Ecuador atraviesa su
tercera semana de movilizaciones en rechazo a la eliminación del subsidio al diésel, una decisión que elevó el precio de
USD 1,80 a USD 2,80 por galón y desató un efecto dominó en transporte, agro y cadena de suministros. Las protestas —lideradas por organizaciones indígenas y gremios del transporte— han tenido epicentro en la Sierra y en Quito, con
quemas de llantas,
bloqueos viales y
enfrentamientos con la fuerza pública que respondió con gases lacrimógenos.
El gobierno del presidente
Daniel Noboa respondió con la declaración de
estado de emergencia en 10 provincias, medida que restringe reuniones y facilita el despliegue de militares para despejar vías y resguardar infraestructura. Pese a intentos de paliar el impacto con
bonos focalizados y medidas de alivio a ciertos sectores, el Ejecutivo se ha mostrado renuente a
reinstalar subsidios y, hasta el momento, no hay señales de una mesa de diálogo sustantiva con la CONAIE.

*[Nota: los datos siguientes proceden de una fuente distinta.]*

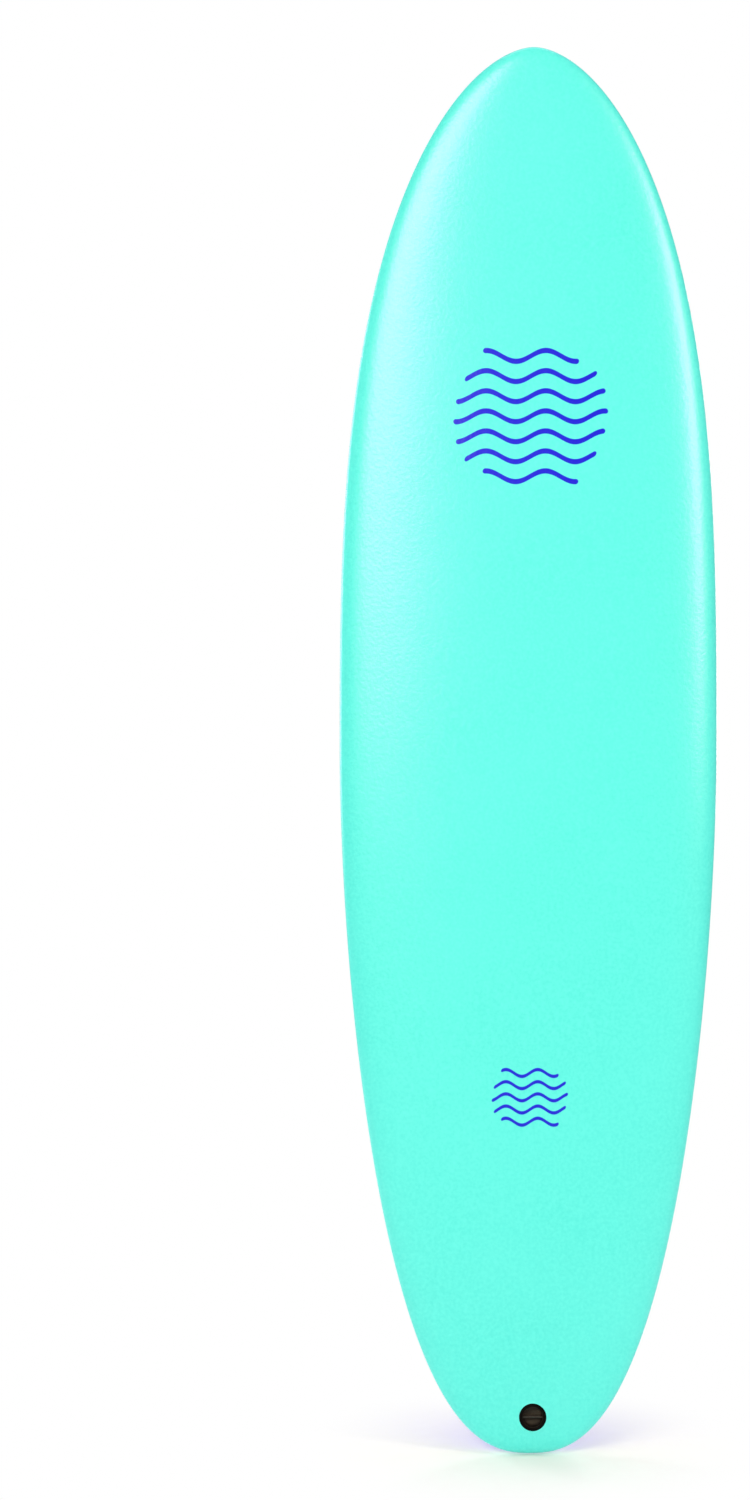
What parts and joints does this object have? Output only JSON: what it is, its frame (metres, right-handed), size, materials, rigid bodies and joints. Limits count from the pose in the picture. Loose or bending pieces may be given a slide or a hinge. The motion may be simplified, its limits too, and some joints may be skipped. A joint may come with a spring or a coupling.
{
  "type": "surfboard",
  "caption": "Soft-top surfboard with a foam deck and rails, a slick bottom, single-slot fin boxes with grub screws and a through-board leash plug.",
  "frame": {"origin": "middle of the cross-section at the widest point, where a rack holds the rails", "axes": "+Z to the nose, -Y out of the deck, +Y out of the slick bottom, +X to the right when looking at the deck with the nose up"},
  "size_m": [0.502, 0.1563, 1.829],
  "materials": {
    "deck_foam": "closed-cell foam skin, fine grain, satin",
    "slick": "extruded polyethylene sheet, smooth and glossy",
    "backing_foam": "cut closed-cell foam",
    "laminate": "glass cloth in clear epoxy",
    "core_foam": "moulded bead foam",
    "dense_foam": "dense foam block",
    "stringer_wood": "sawn plywood",
    "box_plastic": "moulded glass-filled nylon, satin",
    "plug_plastic": "moulded nylon, satin",
    "adhesive": "cured adhesive",
    "steel": "stainless steel, turned",
    "bar_steel": "stainless steel, black oxide"
  },
  "bodies": {
    "board": {"foam_core": "core_foam", "stringer_centre": "stringer_wood", "stringer_left": "stringer_wood", "stringer_right": "stringer_wood", "fin_block_left": "dense_foam", "fin_block_right": "dense_foam", "fin_block_centre": "dense_foam", "plug_block": "dense_foam", "deck_laminate": "laminate", "bottom_laminate": "laminate", "deck_skin": "deck_foam", "bottom_backing": "backing_foam", "bottom_slick": "slick", "fin_box_left": "box_plastic", "fin_box_right": "box_plastic", "fin_box_centre": "box_plastic", "bond_rings": "adhesive", "plug_cup": "plug_plastic", "plug_bar": "bar_steel", "plug_base": "plug_plastic"},
    "screw_left_nose": {"grub_screw_left_nose": "steel"},
    "screw_left_tail": {"grub_screw_left_tail": "steel"},
    "screw_right_nose": {"grub_screw_right_nose": "steel"},
    "screw_right_tail": {"grub_screw_right_tail": "steel"},
    "screw_centre_nose": {"grub_screw_centre_nose": "steel"},
    "screw_centre_tail": {"grub_screw_centre_tail": "steel"}
  },
  "joints": [
    {"name": "drive_left_nose", "type": "slide", "parent": "board", "child": "screw_left_nose", "axis": [0.2755, -0.9557, 0.104], "range_m": [0, 0.0032]},
    {"name": "drive_left_tail", "type": "slide", "parent": "board", "child": "screw_left_tail", "axis": [-0.2755, -0.9572, 0.0887], "range_m": [0, 0.0032]},
    {"name": "drive_right_nose", "type": "slide", "parent": "board", "child": "screw_right_nose", "axis": [0.2755, -0.9572, 0.0887], "range_m": [0, 0.0032]},
    {"name": "drive_right_tail", "type": "slide", "parent": "board", "child": "screw_right_tail", "axis": [-0.2755, -0.9557, 0.104], "range_m": [0, 0.0032]},
    {"name": "drive_centre_nose", "type": "slide", "parent": "board", "child": "screw_centre_nose", "axis": [0.2756, -0.9523, 0.1307], "range_m": [0, 0.0032]},
    {"name": "drive_centre_tail", "type": "slide", "parent": "board", "child": "screw_centre_tail", "axis": [-0.2756, -0.9523, 0.1307], "range_m": [0, 0.0032]}
  ]
}
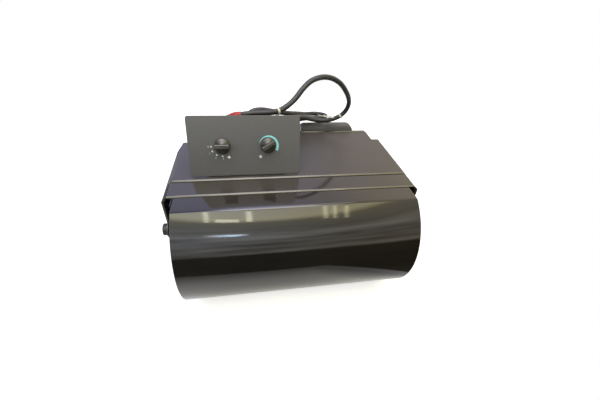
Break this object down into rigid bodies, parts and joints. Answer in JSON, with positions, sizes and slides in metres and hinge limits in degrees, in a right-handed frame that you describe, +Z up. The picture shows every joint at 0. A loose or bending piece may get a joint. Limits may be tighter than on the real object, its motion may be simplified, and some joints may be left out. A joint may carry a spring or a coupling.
{
  "type": "vehicle evaporator and blower unit",
  "caption": "Under-dash cooling unit with a round blower cover, swivelling air vents, a two-knob remote panel and its looped wiring harness.",
  "frame": {"origin": "on the flat underside of the lower case, in the middle of its width", "axes": "+X across the unit, +Y towards the air outlets, +Z up"},
  "size_m": [0.4264, 0.3438, 0.3477],
  "materials": {
    "gloss_case": "polished moulded plastic",
    "matte_moulding": "fine grained moulding",
    "knob_black": "satin moulding",
    "panel_coat": "fine textured powder coat",
    "rubber": "moulded rubber",
    "cable_sheath": "soft sheath",
    "red_sleeve": "heat-shrink sleeve",
    "pale_tie": "nylon tie",
    "ceramic": "cement resistor body",
    "steel": "zinc plated",
    "aluminium": "mill finish",
    "brass": "machined",
    "copper": "drawn copper"
  },
  "bodies": {
    "housing": {"top_cover": "gloss_case", "lower_case": "gloss_case", "front_cover": "gloss_case", "end_plate_left": "matte_moulding", "end_plate_right": "matte_moulding", "outlet_panel": "matte_moulding", "scroll_left": "matte_moulding", "scroll_right": "matte_moulding", "drain_tray": "matte_moulding", "drain_spout": "matte_moulding", "fan_switch": "matte_moulding", "thermostat": "matte_moulding", "motor_cap_left": "steel", "motor_cap_right": "steel", "motor_case": "steel", "motor_cradle": "steel", "motor_strap": "steel", "bearing_left": "steel", "bearing_right": "steel", "panel_bracket": "steel", "fan_nut": "steel", "thermostat_nut": "steel", "bracket_screw_left": "steel", "bracket_screw_right": "steel", "case_screw_left_front": "steel", "case_screw_left_rear": "steel", "case_screw_right_front": "steel", "case_screw_right_rear": "steel", "core_fins": "aluminium", "core_end_left": "aluminium", "core_end_right": "aluminium", "expansion_valve": "aluminium", "liquid_pipe": "aluminium", "suction_pipe": "aluminium", "liquid_nut": "brass", "suction_nut": "brass", "capillary": "copper", "control_plate": "panel_coat", "side_boss_left": "rubber", "side_boss_right": "rubber", "grommet": "rubber", "harness": "cable_sheath", "red_sleeve": "red_sleeve", "tie_panel": "pale_tie", "tie_loop": "pale_tie", "speed_resistor": "ceramic"},
    "rotor": {"motor_shaft": "steel", "armature": "copper", "fan_left": "matte_moulding", "fan_right": "matte_moulding"},
    "fan_dial": {"fan_knob": "knob_black"},
    "thermostat_dial": {"thermostat_knob": "knob_black"},
    "ring_left_lower": {"vent_ring_left_lower": "matte_moulding"},
    "vanes_left_lower": {"vent_vanes_left_lower": "matte_moulding"},
    "ring_left_upper": {"vent_ring_left_upper": "matte_moulding"},
    "vanes_left_upper": {"vent_vanes_left_upper": "matte_moulding"},
    "ring_right_lower": {"vent_ring_right_lower": "matte_moulding"},
    "vanes_right_lower": {"vent_vanes_right_lower": "matte_moulding"},
    "ring_right_upper": {"vent_ring_right_upper": "matte_moulding"},
    "vanes_right_upper": {"vent_vanes_right_upper": "matte_moulding"}
  },
  "joints": [
    {"name": "fan_spin", "type": "hinge", "parent": "housing", "child": "rotor", "pos_m": [0, -0.0864, 0.1168], "axis": [1, 0, 0], "continuous": true},
    {"name": "fan_speed", "type": "hinge", "parent": "housing", "child": "fan_dial", "pos_m": [-0.11435, -0.05492, 0.26383], "axis": [0, -0.9259, 0.3778], "range_deg": [0, 90]},
    {"name": "temperature", "type": "hinge", "parent": "housing", "child": "thermostat_dial", "pos_m": [-0.04305, -0.05492, 0.26383], "axis": [0, -0.9259, 0.3778], "range_deg": [-60, 240]},
    {"name": "ring_turn_left_lower", "type": "hinge", "parent": "housing", "child": "ring_left_lower", "pos_m": [-0.0945, 0.109, 0.072], "axis": [0, 1, 0], "continuous": true},
    {"name": "vane_tilt_left_lower", "type": "hinge", "parent": "ring_left_lower", "child": "vanes_left_lower", "pos_m": [-0.0945, 0.109, 0.072], "axis": [1, 0, 0], "range_deg": [-35, 35]},
    {"name": "ring_turn_left_upper", "type": "hinge", "parent": "housing", "child": "ring_left_upper", "pos_m": [-0.0945, 0.109, 0.172], "axis": [0, 1, 0], "continuous": true},
    {"name": "vane_tilt_left_upper", "type": "hinge", "parent": "ring_left_upper", "child": "vanes_left_upper", "pos_m": [-0.0945, 0.109, 0.172], "axis": [1, 0, 0], "range_deg": [-35, 35]},
    {"name": "ring_turn_right_lower", "type": "hinge", "parent": "housing", "child": "ring_right_lower", "pos_m": [0.0945, 0.109, 0.072], "axis": [0, 1, 0], "continuous": true},
    {"name": "vane_tilt_right_lower", "type": "hinge", "parent": "ring_right_lower", "child": "vanes_right_lower", "pos_m": [0.0945, 0.109, 0.072], "axis": [1, 0, 0], "range_deg": [-35, 35]},
    {"name": "ring_turn_right_upper", "type": "hinge", "parent": "housing", "child": "ring_right_upper", "pos_m": [0.0945, 0.109, 0.172], "axis": [0, 1, 0], "continuous": true},
    {"name": "vane_tilt_right_upper", "type": "hinge", "parent": "ring_right_upper", "child": "vanes_right_upper", "pos_m": [0.0945, 0.109, 0.172], "axis": [1, 0, 0], "range_deg": [-35, 35]}
  ]
}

El saldo humano también preocupa: se reporta al menos un manifestante fallecido, decenas de heridos —incluidos efectivos militares— y más de un centenar de detenciones. Organismos de derechos humanos han pedido contención del uso de la fuerza y observación internacional. En Quito, los choques cerca del Centro Histórico han interrumpido la movilidad y la actividad comercial, mientras que en provincias como Imbabura y Pichincha los bloqueos impiden el tránsito de alimentos y combustibles.
El
nudo del conflicto es de difícil resolución rápida. Desde la perspectiva fiscal, el subsidio al diésel costaba al Estado cientos de millones anuales; su retiro es parte de una agenda de consolidación que busca liberar recursos y mejorar la calificación de riesgo. Pero en el
tejido social, el impacto es inmediato: el aumento del combustible encarece fletes, siembra y cosecha; golpea a
transportistas rurales,
productores agrícolas y
poblaciones indígenas que dependen de la conectividad vial para acceder a mercados y servicios. Esa asimetría alimenta la
percepción de injusticia en territorios históricamente rezagados.
Además, el paro erosiona la gobernabilidad: el ataque a la caravana presidencial días atrás y las permanentes marchas en Quito ilustran un ánimo social crispado. La oposición exige al gobierno “humanizar” los ajustes; el oficialismo acusa a dirigentes de “politizar” la protesta. En medio, la ciudadanía sufre las derivaciones: escasez puntual, demoras, alzas de precios y suspensión intermitente de actividades.
¿Qué salidas hay? Un
diálogo condicionado —con veeduría de la Iglesia y la academia— que explore
mecanismos transitorios (escalonamiento del precio, bandas de amortiguación, compensaciones directas a transporte y agro) podría destrabar. Otra opción es un
paquete territorial: obras y servicios priorizados en cantones con mayor conflictividad, financiados con parte del ahorro fiscal. Lo que parece claro es que
sin una mesa creíble y un cronograma verificable de compromisos, el conflicto se prolongará y el costo económico y político aumentará. Hoy, Ecuador vuelve a estar
frente al espejo: equilibrar cuentas públicas sin romper el tejido social.